• _INFORMATION GIVEN_:
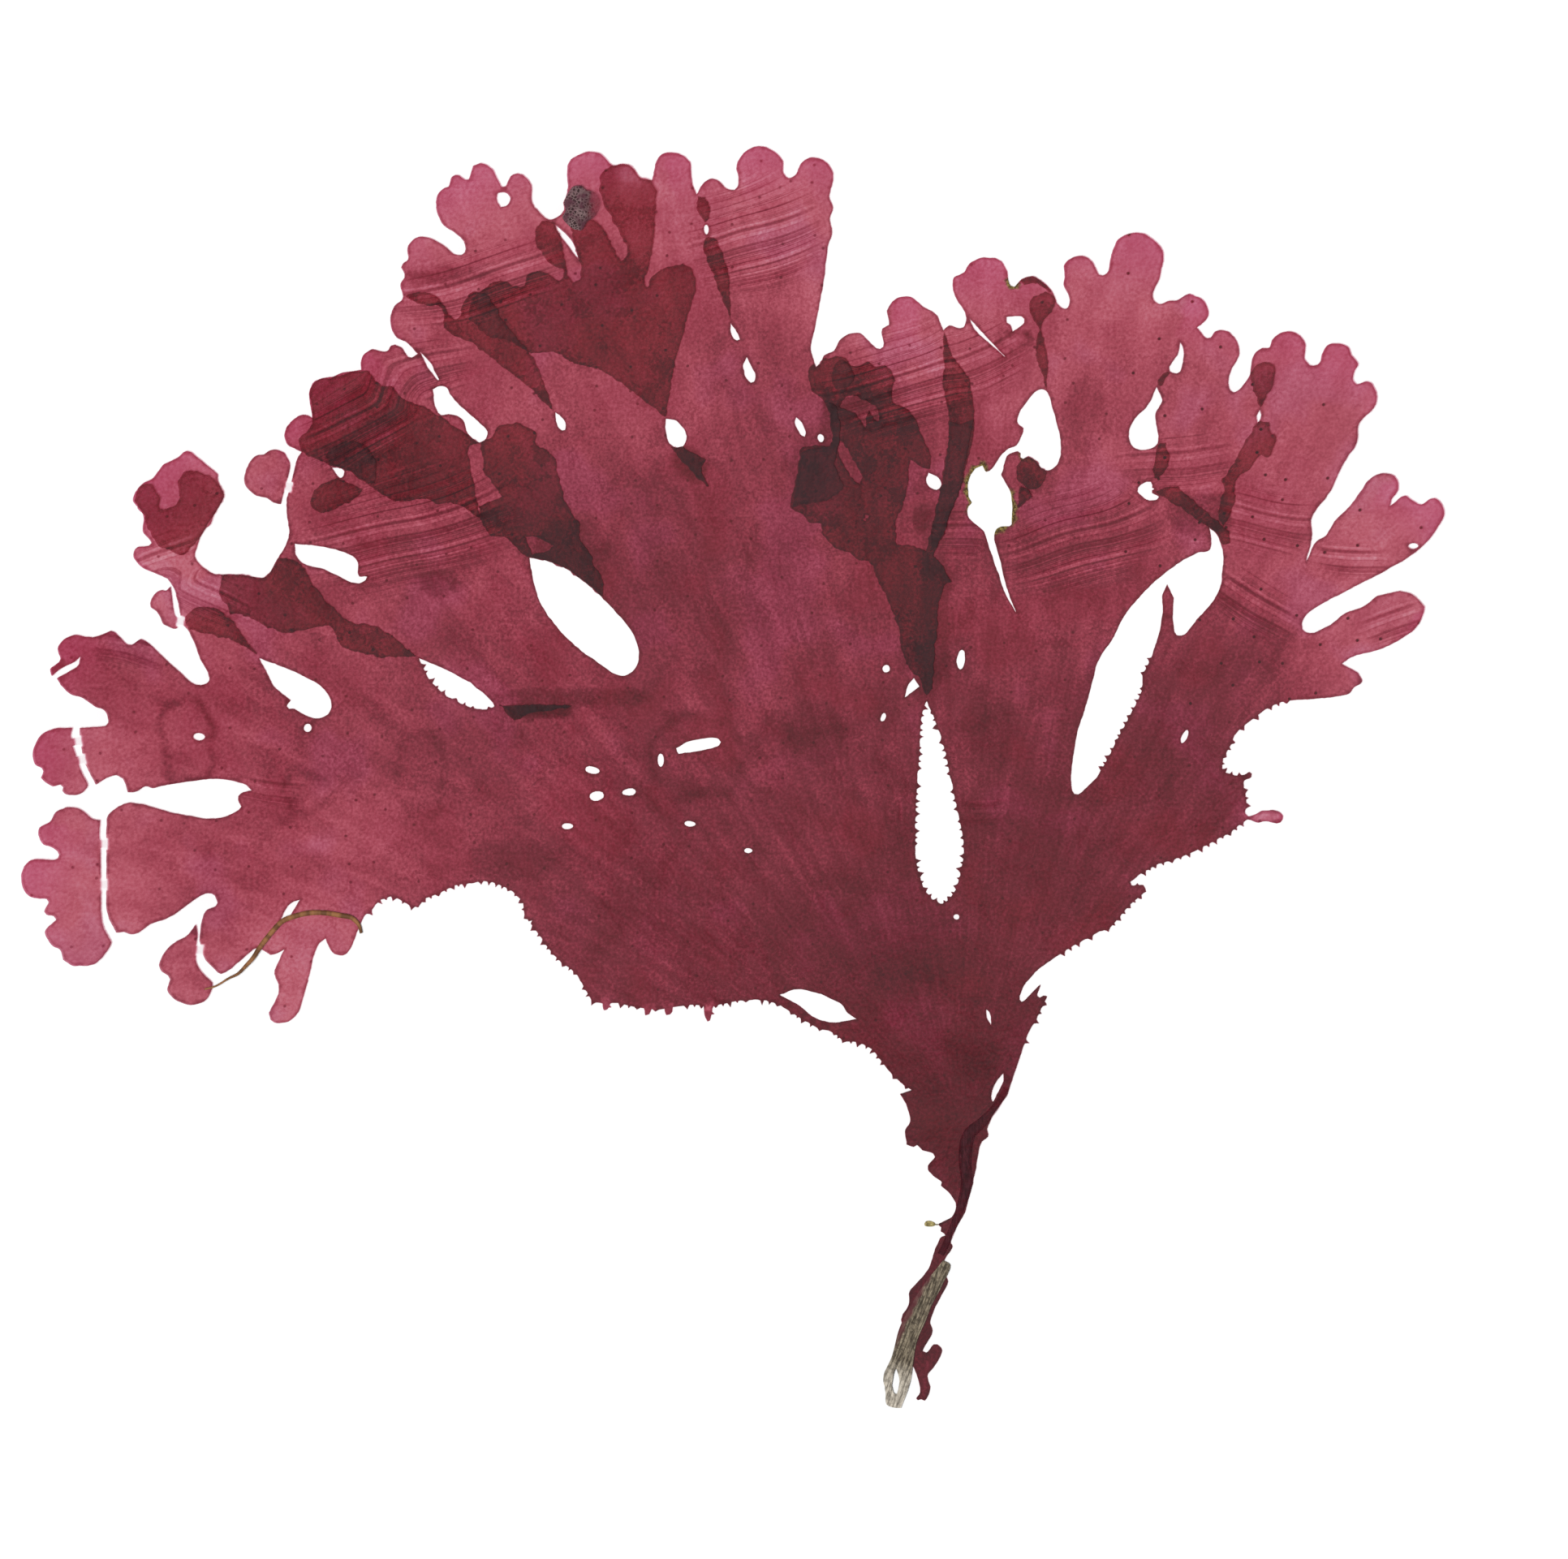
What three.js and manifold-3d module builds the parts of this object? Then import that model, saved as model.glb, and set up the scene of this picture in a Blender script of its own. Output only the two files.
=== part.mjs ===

--

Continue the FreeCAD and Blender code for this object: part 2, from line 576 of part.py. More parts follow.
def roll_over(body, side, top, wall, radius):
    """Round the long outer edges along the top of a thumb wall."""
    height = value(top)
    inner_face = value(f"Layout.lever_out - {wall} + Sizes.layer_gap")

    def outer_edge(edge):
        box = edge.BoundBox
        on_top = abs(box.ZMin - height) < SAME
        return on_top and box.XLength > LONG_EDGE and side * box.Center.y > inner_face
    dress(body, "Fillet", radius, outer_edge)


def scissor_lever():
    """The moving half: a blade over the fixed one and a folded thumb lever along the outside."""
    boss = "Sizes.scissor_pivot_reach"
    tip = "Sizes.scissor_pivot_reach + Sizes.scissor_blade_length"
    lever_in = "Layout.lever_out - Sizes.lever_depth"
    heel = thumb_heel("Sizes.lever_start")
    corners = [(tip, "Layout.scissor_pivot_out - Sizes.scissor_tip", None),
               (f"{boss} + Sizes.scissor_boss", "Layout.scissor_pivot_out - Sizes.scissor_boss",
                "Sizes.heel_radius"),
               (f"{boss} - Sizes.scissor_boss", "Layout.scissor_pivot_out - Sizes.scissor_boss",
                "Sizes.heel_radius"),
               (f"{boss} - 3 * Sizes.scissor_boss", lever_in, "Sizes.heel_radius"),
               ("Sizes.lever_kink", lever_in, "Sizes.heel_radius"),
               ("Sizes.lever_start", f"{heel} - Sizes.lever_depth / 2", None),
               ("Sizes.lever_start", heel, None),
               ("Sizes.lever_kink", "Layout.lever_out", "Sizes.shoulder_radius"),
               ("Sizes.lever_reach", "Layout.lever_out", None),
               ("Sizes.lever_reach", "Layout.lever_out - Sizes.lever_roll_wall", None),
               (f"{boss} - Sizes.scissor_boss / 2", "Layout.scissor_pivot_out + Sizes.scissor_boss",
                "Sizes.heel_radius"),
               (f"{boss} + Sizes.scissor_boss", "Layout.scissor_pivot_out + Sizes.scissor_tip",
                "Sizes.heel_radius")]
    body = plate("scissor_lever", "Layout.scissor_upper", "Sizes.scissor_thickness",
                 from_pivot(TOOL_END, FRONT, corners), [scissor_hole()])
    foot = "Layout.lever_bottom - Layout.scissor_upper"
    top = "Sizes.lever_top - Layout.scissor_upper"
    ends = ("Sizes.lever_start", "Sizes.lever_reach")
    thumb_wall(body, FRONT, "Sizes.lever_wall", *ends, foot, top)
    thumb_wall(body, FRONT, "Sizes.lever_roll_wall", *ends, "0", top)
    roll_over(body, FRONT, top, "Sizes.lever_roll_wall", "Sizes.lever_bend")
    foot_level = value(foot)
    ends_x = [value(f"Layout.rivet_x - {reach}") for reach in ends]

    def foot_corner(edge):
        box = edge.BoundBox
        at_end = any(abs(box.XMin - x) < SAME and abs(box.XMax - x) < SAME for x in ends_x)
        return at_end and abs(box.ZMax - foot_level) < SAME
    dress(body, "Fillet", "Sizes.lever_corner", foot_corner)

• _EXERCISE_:
Where a line in the material contains "Blender", copy that line.

• _IN RESPONSE_:
What three.js and manifold-3d module builds the parts of this object? Then import that model, saved as model.glb, and set up the scene of this picture in a Blender script of its own. Output only the two files.
Continue the FreeCAD and Blender code for this object: part 2, from line 576 of part.py. More parts follow.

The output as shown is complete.